Output the line that contains "Give this object's" and every line after it to the end of the entries, with nothing added or left out.
··· Provided data
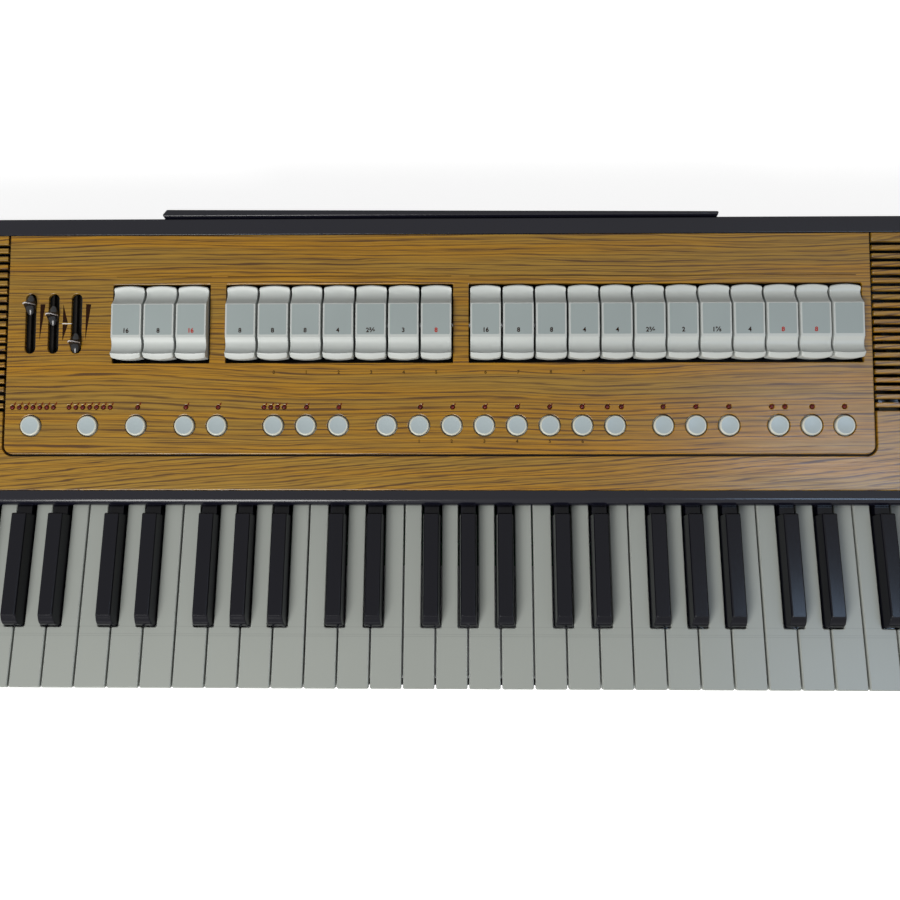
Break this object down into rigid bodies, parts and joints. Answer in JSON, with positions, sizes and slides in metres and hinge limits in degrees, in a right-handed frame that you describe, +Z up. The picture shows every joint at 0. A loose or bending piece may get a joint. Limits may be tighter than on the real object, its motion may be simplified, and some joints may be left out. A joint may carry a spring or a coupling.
{
  "type": "electronic organ",
  "caption": "Portable electronic organ: piano-style keyboard under a sloping oak-faced panel with rocker tabs, slide controls, round buttons, lamps and side grilles.",
  "frame": {"origin": "middle of the bounding box's base, on the surface that the feet stand on", "axes": "+X to the player's right along the keyboard, +Y to the rear, +Z up"},
  "size_m": [0.99, 0.3524, 0.126],
  "materials": {
    "oak": "satin lacquer over open grain",
    "anthracite_plastic": "fine matt texture",
    "white_key_plastic": "smooth, slightly glossy",
    "black_key_plastic": "satin",
    "tab_plastic": "smooth, slightly glossy",
    "button_plastic": "smooth, slightly glossy",
    "slider_cap_plastic": "satin",
    "cradle_plastic": "matt",
    "zinc_plated_steel": "plated sheet",
    "circuit_board_green": "solder mask",
    "rubber": "matt",
    "speaker_black": "matt"
  },
  "bodies": {
    "case": {"bottom_case": "anthracite_plastic", "left_cheek": "anthracite_plastic", "right_cheek": "anthracite_plastic", "key_chassis": "zinc_plated_steel", "contact_board": "circuit_board_green", "main_board": "circuit_board_green", "socket_plate": "anthracite_plastic", "front_left_foot": "rubber", "front_right_foot": "rubber", "rear_left_foot": "rubber", "rear_right_foot": "rubber", "key_rail": "anthracite_plastic", "oak_surround": "oak", "control_panel": "oak", "panel_board": "circuit_board_green", "tab_cradle": "cradle_plastic", "tab_shaft": "zinc_plated_steel", "left_speaker": "speaker_black", "right_speaker": "speaker_black", "rear_rail": "anthracite_plastic", "music_rest_ledge": "anthracite_plastic"},
    "octave_1_white_keys": {"octave_1_white_keys": "white_key_plastic"},
    "octave_2_white_keys": {"octave_2_white_keys": "white_key_plastic"},
    "octave_3_white_keys": {"octave_3_white_keys": "white_key_plastic"},
    "octave_4_white_keys": {"octave_4_white_keys": "white_key_plastic"},
    "octave_5_white_keys": {"octave_5_white_keys": "white_key_plastic"},
    "octave_1_black_keys": {"octave_1_black_keys": "black_key_plastic"},
    "octave_2_black_keys": {"octave_2_black_keys": "black_key_plastic"},
    "octave_3_black_keys": {"octave_3_black_keys": "black_key_plastic"},
    "octave_4_black_keys": {"octave_4_black_keys": "black_key_plastic"},
    "octave_5_black_keys": {"octave_5_black_keys": "black_key_plastic"},
    "top_c_key": {"top_c_key": "white_key_plastic"},
    "rocker_tab_01": {"rocker_tab_01": "tab_plastic"},
    "rocker_tab_02": {"rocker_tab_02": "tab_plastic"},
    "rocker_tab_03": {"rocker_tab_03": "tab_plastic"},
    "rocker_tab_04": {"rocker_tab_04": "tab_plastic"},
    "rocker_tab_05": {"rocker_tab_05": "tab_plastic"},
    "rocker_tab_06": {"rocker_tab_06": "tab_plastic"},
    "rocker_tab_07": {"rocker_tab_07": "tab_plastic"},
    "rocker_tab_08": {"rocker_tab_08": "tab_plastic"},
    "rocker_tab_09": {"rocker_tab_09": "tab_plastic"},
    "rocker_tab_10": {"rocker_tab_10": "tab_plastic"},
    "rocker_tab_11": {"rocker_tab_11": "tab_plastic"},
    "rocker_tab_12": {"rocker_tab_12": "tab_plastic"},
    "rocker_tab_13": {"rocker_tab_13": "tab_plastic"},
    "rocker_tab_14": {"rocker_tab_14": "tab_plastic"},
    "rocker_tab_15": {"rocker_tab_15": "tab_plastic"},
    "rocker_tab_16": {"rocker_tab_16": "tab_plastic"},
    "rocker_tab_17": {"rocker_tab_17": "tab_plastic"},
    "rocker_tab_18": {"rocker_tab_18": "tab_plastic"},
    "rocker_tab_19": {"rocker_tab_19": "tab_plastic"},
    "rocker_tab_20": {"rocker_tab_20": "tab_plastic"},
    "rocker_tab_21": {"rocker_tab_21": "tab_plastic"},
    "rocker_tab_22": {"rocker_tab_22": "tab_plastic"},
    "slider_cap_1": {"slider_cap_1": "slider_cap_plastic"},
    "slider_cap_2": {"slider_cap_2": "slider_cap_plastic"},
    "slider_cap_3": {"slider_cap_3": "slider_cap_plastic"},
    "left_button_strip": {"left_button_strip": "button_plastic"},
    "middle_button_strip": {"middle_button_strip": "button_plastic"},
    "right_button_strip": {"right_button_strip": "button_plastic"}
  },
  "joints": [
    {"name": "octave_1_white_keys_press", "type": "hinge", "parent": "case", "child": "octave_1_white_keys", "pos_m": [-0.34179, 0.02776, 0.064], "axis": [1, 0, 0], "range_deg": [0, 2.8], "stiffness_Nm_per_rad": 5, "springref_deg": -14.9},
    {"name": "octave_1_black_keys_press", "type": "hinge", "parent": "case", "child": "octave_1_black_keys", "pos_m": [-0.34179, 0.04376, 0.064], "axis": [1, 0, 0], "range_deg": [0, 2.8], "stiffness_Nm_per_rad": 3, "springref_deg": -14.9},
    {"name": "octave_2_white_keys_press", "type": "hinge", "parent": "case", "child": "octave_2_white_keys", "pos_m": [-0.17679, 0.02776, 0.064], "axis": [1, 0, 0], "range_deg": [0, 2.8], "stiffness_Nm_per_rad": 5, "springref_deg": -14.9},
    {"name": "octave_2_black_keys_press", "type": "hinge", "parent": "case", "child": "octave_2_black_keys", "pos_m": [-0.17679, 0.04376, 0.064], "axis": [1, 0, 0], "range_deg": [0, 2.8], "stiffness_Nm_per_rad": 3, "springref_deg": -14.9},
    {"name": "octave_3_white_keys_press", "type": "hinge", "parent": "case", "child": "octave_3_white_keys", "pos_m": [-0.01179, 0.02776, 0.064], "axis": [1, 0, 0], "range_deg": [0, 2.8], "stiffness_Nm_per_rad": 5, "springref_deg": -14.9},
    {"name": "octave_3_black_keys_press", "type": "hinge", "parent": "case", "child": "octave_3_black_keys", "pos_m": [-0.01179, 0.04376, 0.064], "axis": [1, 0, 0], "range_deg": [0, 2.8], "stiffness_Nm_per_rad": 3, "springref_deg": -14.9},
    {"name": "octave_4_white_keys_press", "type": "hinge", "parent": "case", "child": "octave_4_white_keys", "pos_m": [0.15321, 0.02776, 0.064], "axis": [1, 0, 0], "range_deg": [0, 2.8], "stiffness_Nm_per_rad": 5, "springref_deg": -14.9},
    {"name": "octave_4_black_keys_press", "type": "hinge", "parent": "case", "child": "octave_4_black_keys", "pos_m": [0.15321, 0.04376, 0.064], "axis": [1, 0, 0], "range_deg": [0, 2.8], "stiffness_Nm_per_rad": 3, "springref_deg": -14.9},
    {"name": "octave_5_white_keys_press", "type": "hinge", "parent": "case", "child": "octave_5_white_keys", "pos_m": [0.31821, 0.02776, 0.064], "axis": [1, 0, 0], "range_deg": [0, 2.8], "stiffness_Nm_per_rad": 5, "springref_deg": -14.9},
    {"name": "octave_5_black_keys_press", "type": "hinge", "parent": "case", "child": "octave_5_black_keys", "pos_m": [0.31821, 0.04376, 0.064], "axis": [1, 0, 0], "range_deg": [0, 2.8], "stiffness_Nm_per_rad": 3, "springref_deg": -14.9},
    {"name": "top_c_key_press", "type": "hinge", "parent": "case", "child": "top_c_key", "pos_m": [0.4125, 0.02776, 0.064], "axis": [1, 0, 0], "range_deg": [0, 2.8], "stiffness_Nm_per_rad": 0.8, "springref_deg": -14.9},
    {"name": "rocker_tab_01_tip", "type": "hinge", "parent": "case", "child": "rocker_tab_01", "pos_m": [-0.22934, 0.0929, 0.1006], "axis": [1, 0, 0], "range_deg": [0, 6]},
    {"name": "rocker_tab_02_tip", "type": "hinge", "parent": "case", "child": "rocker_tab_02", "pos_m": [-0.20524, 0.0929, 0.1006], "axis": [1, 0, 0], "range_deg": [0, 6]},
    {"name": "rocker_tab_03_tip", "type": "hinge", "parent": "case", "child": "rocker_tab_03", "pos_m": [-0.18114, 0.0929, 0.1006], "axis": [1, 0, 0], "range_deg": [0, 6]},
    {"name": "rocker_tab_04_tip", "type": "hinge", "parent": "case", "child": "rocker_tab_04", "pos_m": [-0.14464, 0.0929, 0.1006], "axis": [1, 0, 0], "range_deg": [0, 6]},
    {"name": "rocker_tab_05_tip", "type": "hinge", "parent": "case", "child": "rocker_tab_05", "pos_m": [-0.12054, 0.0929, 0.1006], "axis": [1, 0, 0], "range_deg": [0, 6]},
    {"name": "rocker_tab_06_tip", "type": "hinge", "parent": "case", "child": "rocker_tab_06", "pos_m": [-0.09644, 0.0929, 0.1006], "axis": [1, 0, 0], "range_deg": [0, 6]},
    {"name": "rocker_tab_07_tip", "type": "hinge", "parent": "case", "child": "rocker_tab_07", "pos_m": [-0.07234, 0.0929, 0.1006], "axis": [1, 0, 0], "range_deg": [0, 6]},
    {"name": "rocker_tab_08_tip", "type": "hinge", "parent": "case", "child": "rocker_tab_08", "pos_m": [-0.04824, 0.0929, 0.1006], "axis": [1, 0, 0], "range_deg": [0, 6]},
    {"name": "rocker_tab_09_tip", "type": "hinge", "parent": "case", "child": "rocker_tab_09", "pos_m": [-0.02415, 0.0929, 0.1006], "axis": [1, 0, 0], "range_deg": [0, 6]},
    {"name": "rocker_tab_10_tip", "type": "hinge", "parent": "case", "child": "rocker_tab_10", "pos_m": [-0.00005, 0.0929, 0.1006], "axis": [1, 0, 0], "range_deg": [0, 6]},
    {"name": "rocker_tab_11_tip", "type": "hinge", "parent": "case", "child": "rocker_tab_11", "pos_m": [0.03634, 0.0929, 0.1006], "axis": [1, 0, 0], "range_deg": [0, 6]},
    {"name": "rocker_tab_12_tip", "type": "hinge", "parent": "case", "child": "rocker_tab_12", "pos_m": [0.06044, 0.0929, 0.1006], "axis": [1, 0, 0], "range_deg": [0, 6]},
    {"name": "rocker_tab_13_tip", "type": "hinge", "parent": "case", "child": "rocker_tab_13", "pos_m": [0.08453, 0.0929, 0.1006], "axis": [1, 0, 0], "range_deg": [0, 6]},
    {"name": "rocker_tab_14_tip", "type": "hinge", "parent": "case", "child": "rocker_tab_14", "pos_m": [0.10863, 0.0929, 0.1006], "axis": [1, 0, 0], "range_deg": [0, 6]},
    {"name": "rocker_tab_15_tip", "type": "hinge", "parent": "case", "child": "rocker_tab_15", "pos_m": [0.13273, 0.0929, 0.1006], "axis": [1, 0, 0], "range_deg": [0, 6]},
    {"name": "rocker_tab_16_tip", "type": "hinge", "parent": "case", "child": "rocker_tab_16", "pos_m": [0.15683, 0.0929, 0.1006], "axis": [1, 0, 0], "range_deg": [0, 6]},
    {"name": "rocker_tab_17_tip", "type": "hinge", "parent": "case", "child": "rocker_tab_17", "pos_m": [0.18093, 0.0929, 0.1006], "axis": [1, 0, 0], "range_deg": [0, 6]},
    {"name": "rocker_tab_18_tip", "type": "hinge", "parent": "case", "child": "rocker_tab_18", "pos_m": [0.20502, 0.0929, 0.1006], "axis": [1, 0, 0], "range_deg": [0, 6]},
    {"name": "rocker_tab_19_tip", "type": "hinge", "parent": "case", "child": "rocker_tab_19", "pos_m": [0.22912, 0.0929, 0.1006], "axis": [1, 0, 0], "range_deg": [0, 6]},
    {"name": "rocker_tab_20_tip", "type": "hinge", "parent": "case", "child": "rocker_tab_20", "pos_m": [0.25322, 0.0929, 0.1006], "axis": [1, 0, 0], "range_deg": [0, 6]},
    {"name": "rocker_tab_21_tip", "type": "hinge", "parent": "case", "child": "rocker_tab_21", "pos_m": [0.27732, 0.0929, 0.1006], "axis": [1, 0, 0], "range_deg": [0, 6]},
    {"name": "rocker_tab_22_tip", "type": "hinge", "parent": "case", "child": "rocker_tab_22", "pos_m": [0.30141, 0.0929, 0.1006], "axis": [1, 0, 0], "range_deg": [0, 6]},
    {"name": "slider_cap_1_slide", "type": "slide", "parent": "case", "child": "slider_cap_1", "axis": [0, 0.9857, 0.1685], "range_m": [-0.03, 0]},
    {"name": "slider_cap_2_slide", "type": "slide", "parent": "case", "child": "slider_cap_2", "axis": [0, 0.9857, 0.1685], "range_m": [-0.0206, 0.0094]},
    {"name": "slider_cap_3_slide", "type": "slide", "parent": "case", "child": "slider_cap_3", "axis": [0, 0.9857, 0.1685], "range_m": [0, 0.03]},
    {"name": "left_button_strip_press", "type": "slide", "parent": "case", "child": "left_button_strip", "axis": [0, 0.1685, -0.9857], "range_m": [0, 0.0012], "stiffness_N_per_m": 500, "springref_m": -0.002},
    {"name": "middle_button_strip_press", "type": "slide", "parent": "case", "child": "middle_button_strip", "axis": [0, 0.1685, -0.9857], "range_m": [0, 0.0012], "stiffness_N_per_m": 900, "springref_m": -0.002},
    {"name": "right_button_strip_press", "type": "slide", "parent": "case", "child": "right_button_strip", "axis": [0, 0.1685, -0.9857], "range_m": [0, 0.0012], "stiffness_N_per_m": 500, "springref_m": -0.002}
  ]
}
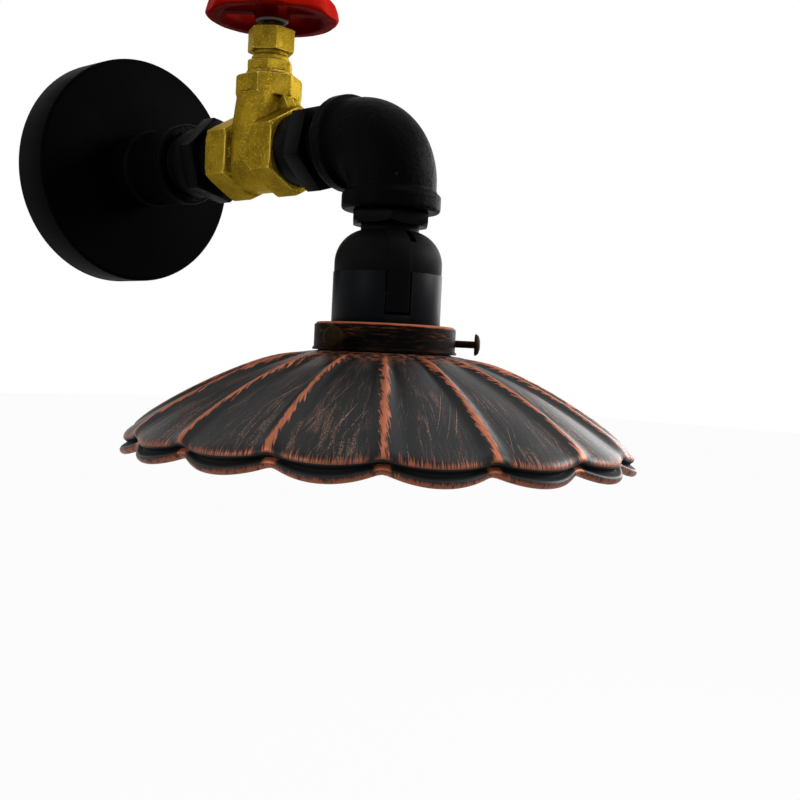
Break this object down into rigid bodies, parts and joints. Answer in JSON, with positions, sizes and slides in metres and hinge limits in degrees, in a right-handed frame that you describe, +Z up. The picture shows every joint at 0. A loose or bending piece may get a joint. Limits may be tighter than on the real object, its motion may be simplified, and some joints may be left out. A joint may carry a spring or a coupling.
{
  "type": "wall lamp",
  "caption": "Wall lamp of pipe fittings: round wall plate, arm with a brass gate valve and red handwheel, elbow, screw lampholder, and a fluted metal shade held by thumbscrews.",
  "frame": {"origin": "centre of the wall plate's back, in the plane of the wall", "axes": "+Z up, +Y into the wall, and the arm runs along -Y away from the wall"},
  "size_m": [0.1838, 0.272, 0.1849],
  "materials": {
    "plate_paint": "satin black paint",
    "pipe_paint": "black paint on cast iron",
    "zinc_steel": "zinc plated",
    "black_screw": "blackened",
    "tinned_brass": "tinned",
    "block_nylon": "moulded",
    "bright_brass": "bright",
    "valve_brass": "cast and turned",
    "fibre": "pressed fibre",
    "packing": "graphited cord",
    "wheel_paint": "gloss red paint",
    "holder_plastic": "moulded matt black",
    "ceramic": "glazed",
    "shell_brass": "rolled",
    "gallery_bronze": "brushed dark bronze",
    "dark_brass": "darkened",
    "shade_bronze": "antique black with rubbed copper",
    "brown_sleeve": "sleeve",
    "blue_sleeve": "sleeve",
    "green_sleeve": "green and yellow sleeve"
  },
  "bodies": {
    "lamp_body": {"canopy_cup": "plate_paint", "wall_bracket": "zinc_steel", "canopy_side_screws": "black_screw", "canopy_stud": "zinc_steel", "canopy_lock_washer": "zinc_steel", "earth_tag": "tinned_brass", "canopy_lock_nut": "zinc_steel", "terminal_block": "block_nylon", "terminal_clamps": "bright_brass", "terminal_clamp_screws": "zinc_steel", "terminal_block_screw": "zinc_steel", "bracket_earth_screw": "bright_brass", "pipe_socket": "pipe_paint", "socket_plug": "pipe_paint", "wall_nipple": "pipe_paint", "wall_lock_ring": "pipe_paint", "valve_body": "valve_brass", "bonnet_gasket": "fibre", "valve_bonnet": "valve_brass", "gland_packing": "packing", "gland_follower": "valve_brass", "gland_nut": "valve_brass", "lamp_nipple": "pipe_paint", "lamp_lock_ring": "pipe_paint", "pipe_elbow": "pipe_paint", "hex_bushing": "pipe_paint", "lamp_tube": "zinc_steel", "lampholder_cap": "holder_plastic", "cap_grub_screw": "zinc_steel", "lampholder_skirt": "holder_plastic", "lampholder_insert": "ceramic", "terminal_posts": "bright_brass", "terminal_post_screws": "zinc_steel", "screw_shell": "shell_brass", "centre_contact_pin": "zinc_steel", "clamp_ring": "holder_plastic", "gallery": "gallery_bronze", "shade": "shade_bronze", "live_wire": "brown_sleeve", "neutral_wire": "blue_sleeve", "earth_wire": "green_sleeve", "bracket_earth_wire": "green_sleeve"},
    "handwheel_body": {"valve_stem": "valve_brass", "handwheel": "wheel_paint", "wheel_washer": "zinc_steel", "wheel_nut": "zinc_steel"},
    "thumbscrew_1_body": {"thumbscrew_1": "dark_brass"},
    "thumbscrew_2_body": {"thumbscrew_2": "dark_brass"},
    "thumbscrew_3_body": {"thumbscrew_3": "dark_brass"},
    "contact_body": {"centre_contact": "shell_brass"}
  },
  "joints": [
    {"name": "handwheel_turn", "type": "hinge", "parent": "lamp_body", "child": "handwheel_body", "pos_m": [0, -0.108, 0.058], "axis": [0, 0, 1], "continuous": true},
    {"name": "thumbscrew_1_back_off", "type": "slide", "parent": "lamp_body", "child": "thumbscrew_1_body", "axis": [-0.9781, -0.2079, 0], "range_m": [0, 0.0012]},
    {"name": "thumbscrew_2_back_off", "type": "slide", "parent": "lamp_body", "child": "thumbscrew_2_body", "axis": [0.6691, -0.7431, 0], "range_m": [0, 0.0012]},
    {"name": "thumbscrew_3_back_off", "type": "slide", "parent": "lamp_body", "child": "thumbscrew_3_body", "axis": [0.309, 0.9511, 0], "range_m": [0, 0.0012]},
    {"name": "contact_flex", "type": "hinge", "parent": "lamp_body", "child": "contact_body", "pos_m": [0.0085, -0.18, -0.0657], "axis": [0, 1, 0], "range_deg": [0, 6], "stiffness_Nm_per_rad": 0.3}
  ]
}
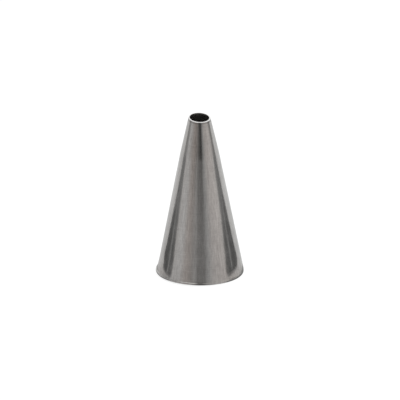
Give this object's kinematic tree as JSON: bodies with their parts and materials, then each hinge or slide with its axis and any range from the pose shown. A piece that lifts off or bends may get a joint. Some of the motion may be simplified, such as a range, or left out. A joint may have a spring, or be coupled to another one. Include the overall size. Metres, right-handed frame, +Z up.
{
  "type": "piping nozzle",
  "caption": "Plain round piping nozzle: a tall tapered steel shell, open at both ends, with a small round mouth and a narrow lip round its wide end.",
  "frame": {"origin": "centre of the wide end, on the plane that the lip stands on", "axes": "+Z up the axis of the nozzle, from the wide end to the mouth; X and Y are alike, because the part is round"},
  "size_m": [0.027, 0.027, 0.0505],
  "materials": {
    "steel": "fine satin stainless steel with turned marks round the axis, brighter on the cut mouth"
  },
  "bodies": {
    "root": {"nozzle_shell": "steel"}
  },
  "joints": []
}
······
◆ **Task result**
Give this object's kinematic tree as JSON: bodies with their parts and materials, then each hinge or slide with its axis and any range from the pose shown. A piece that lifts off or bends may get a joint. Some of the motion may be simplified, such as a range, or left out. A joint may have a spring, or be coupled to another one. Include the overall size. Metres, right-handed frame, +Z up.
{
  "type": "piping nozzle",
  "caption": "Plain round piping nozzle: a tall tapered steel shell, open at both ends, with a small round mouth and a narrow lip round its wide end.",
  "frame": {"origin": "centre of the wide end, on the plane that the lip stands on", "axes": "+Z up the axis of the nozzle, from the wide end to the mouth; X and Y are alike, because the part is round"},
  "size_m": [0.027, 0.027, 0.0505],
  "materials": {
    "steel": "fine satin stainless steel with turned marks round the axis, brighter on the cut mouth"
  },
  "bodies": {
    "root": {"nozzle_shell": "steel"}
  },
  "joints": []
}